L’Etat doit d’urgence actionner tous les leviers disponibles, à commencer par la construction de nouvelles prisons. Mais les programmes immobiliers nécessitent du temps et sont parfois remis en cause au gré des changements de majorité. Il est donc indispensable d’assurer leur stabilité grâce à une loi de programmation qui engage l’action de l’Etat sur plusieurs années, comme cela a été annoncé par la nouvelle garde des Sceaux. On ne peut que se féliciter de la volonté de Nicole Belloubet de s’inscrire dans la lignée de son prédécesseur qui avait annoncé la construction de 33 maisons d’arrêts. L’objectif est de créer 15 000 places supplémentaires d’ici la fin du quinquennat.

Mais il faut aussi se demander si tous ceux actuellement derrière les barreaux sont réellement à leur place. La prison est-elle nécessaire pour des petits délits comme l’usage de stupéfiants ? Les peines alternatives existent, tels que la contrainte pénale ou le travail d’intérêt général, mais les magistrats sont encore réticents à les utiliser, faute de moyens disponibles et de consensus politique et populaire quant à leur utilité.

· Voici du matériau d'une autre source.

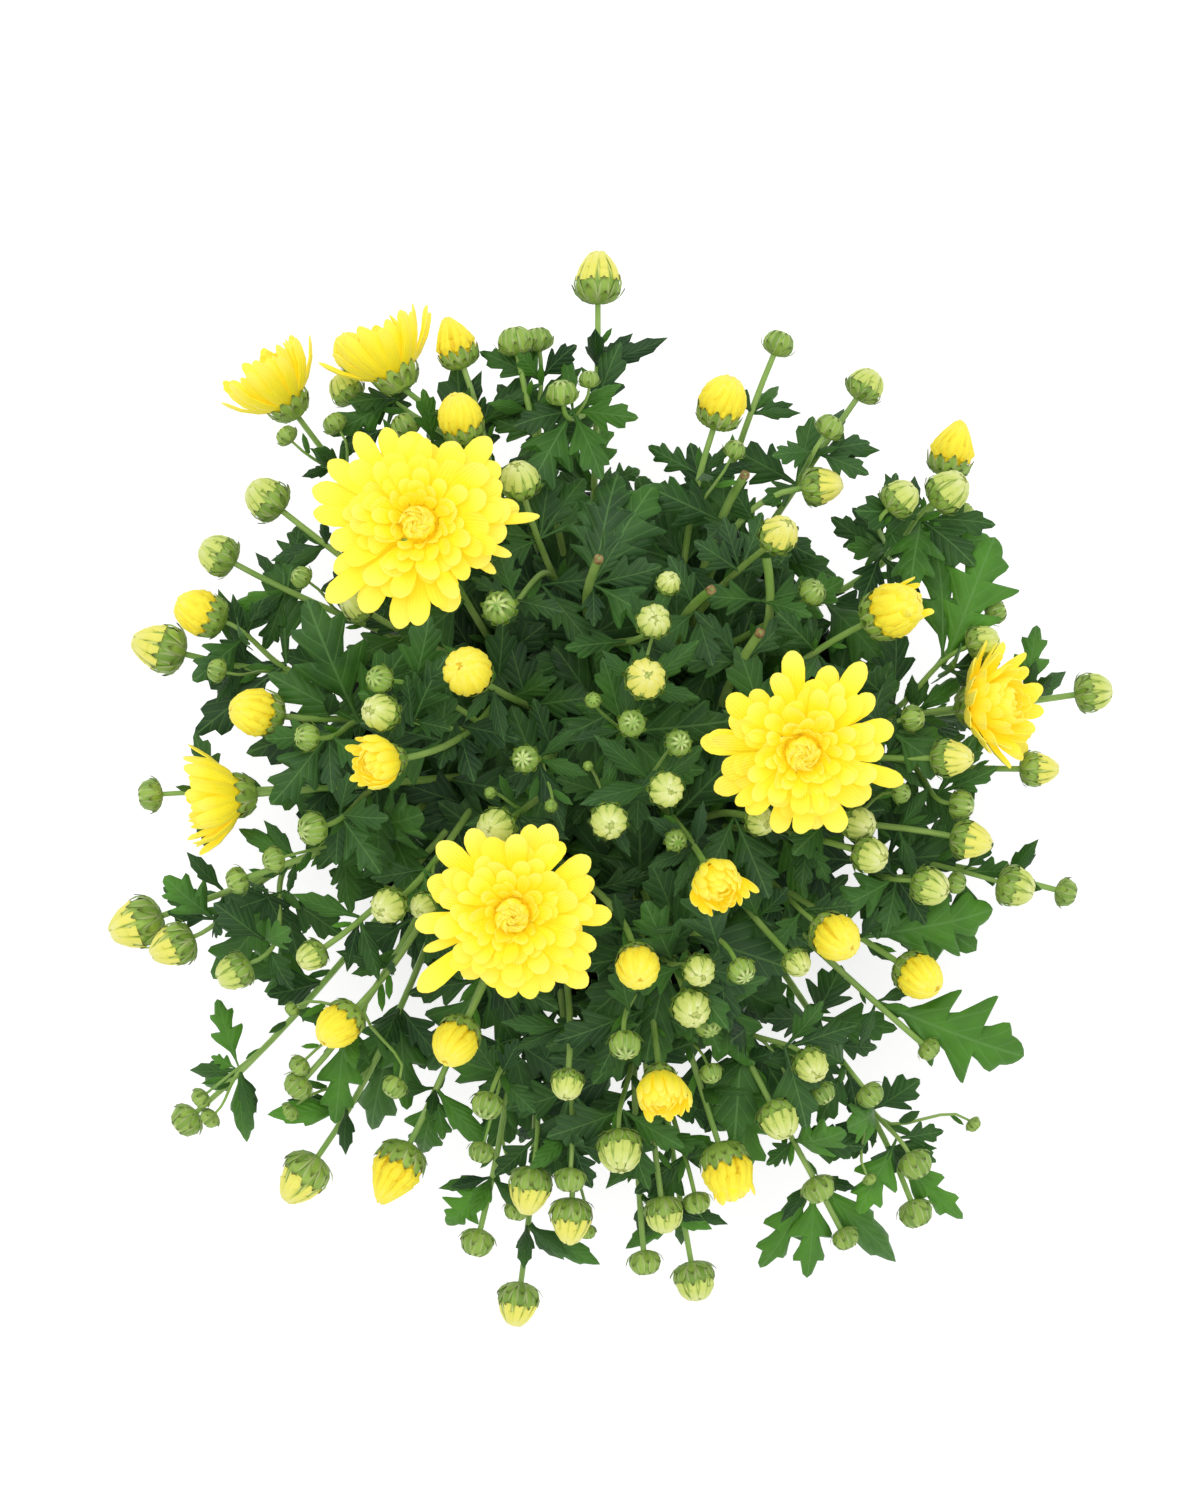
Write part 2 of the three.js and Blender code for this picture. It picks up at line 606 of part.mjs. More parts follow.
const DROPS = [4, 10, -3, 16, -9, 24];
function pixelOf(p) {
  const mm = pixelSize(p.z);
  return [PICTURE.middleX + p.x / mm, PICTURE.middleY - p.y / mm];
}

for (const leaf of LARGE_LEAVES) {
  let best = { away: Infinity };
  for (const plant of plants)
    for (const { joints } of plant.stems)
      for (let k = 0; k + 1 < joints.length; k++) {
        const root = joints[k].clone().lerp(joints[k + 1], 0.5);
        const [x, y] = pixelOf(root);
        const away = Math.hypot(x - leaf.fromX, y - leaf.fromY) - 0.15 * root.z;
        if (away < best.away) best = { away, plant, root };
      }
  const { plant, root } = best;
  const forms = DROPS.map((drop) => {
    const tip = seenAt(leaf.toX, leaf.toY, root.z - drop);
    const width = leaf.width * tip.distanceTo(root);
    return { root, tip, up: UP, width, arch: 0.1, outline: OUTLINES[leaf.outline] };
  });
  addLeaf(plant, forms);
}

let index = 0;
for (const plant of plants)
  for (const stem of plant.stems)
    for (let k = 0; k < stem.joints.length - 1; k++) {
      index++;
      if (stem.h.kind === "stub" && k > 2) continue;
      if (stem.joints[k].z < 135 || index % 5 > 1) continue;
      addLeaf(plant, TURNS.map((turnBy) => leafForm(stem, k, index, turnBy)));
    }

// The pot and its soil.
function potSolid() {
  const { height, rimRadius, footRadius, wall, floor, rimBand, sides } = POT;
  const shoulder = height - rimBand;
  const profile = [
    [0, 0], [16, 0], [18, 3], [footRadius - 8, 3], [footRadius - 6, 0], [footRadius, 0],
    [rimRadius - 6, shoulder], [rimRadius - 2, shoulder + 1], [rimRadius, height],
    [rimRadius - 3.4, height], [rimRadius - 6 - wall, shoulder], [footRadius - wall, floor], [0, floor],
  ];
  let pot = solid(turned(profile, sides));
  for (let i = 0; i < 6; i++) {
    const a = (i * 60 + 30) * degrees;
    const hole = new THREE.CylinderGeometry(5, 5, 3 * floor, 8).rotateX(Math.PI / 2);
    pot = pot.subtract(solid(hole.translate(36 * Math.cos(a), 36 * Math.sin(a), floor / 2)));
  }
  return pot;
}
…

Enfin, si les juges doivent prendre leur décision en toute souveraineté, ils ne peuvent pour autant s’abstraire de la réalité carcérale. L’utilité de la peine qu’ils prononcent est en jeu. Les magistrats doivent avoir accès aux données sur les flux d’incarcérations, de sorties et sur le parcours des condamnés pour rendre une décision éclairée et adaptée.

Le nouveau gouvernement semble avoir pris la mesure du problème. En Italie, il avait fallu attendre une condamnation inédite de la CEDH en 2013, qui reconnaissait le caractère systémique des conditions de vie carcérale dégradées, pour que des mesures soient enfin prises. Espérons que la France évite cette humiliation et fasse rapidement cesser celle qu’elle inflige actuellement à ses condamnés et à son personnel pénitentiaire.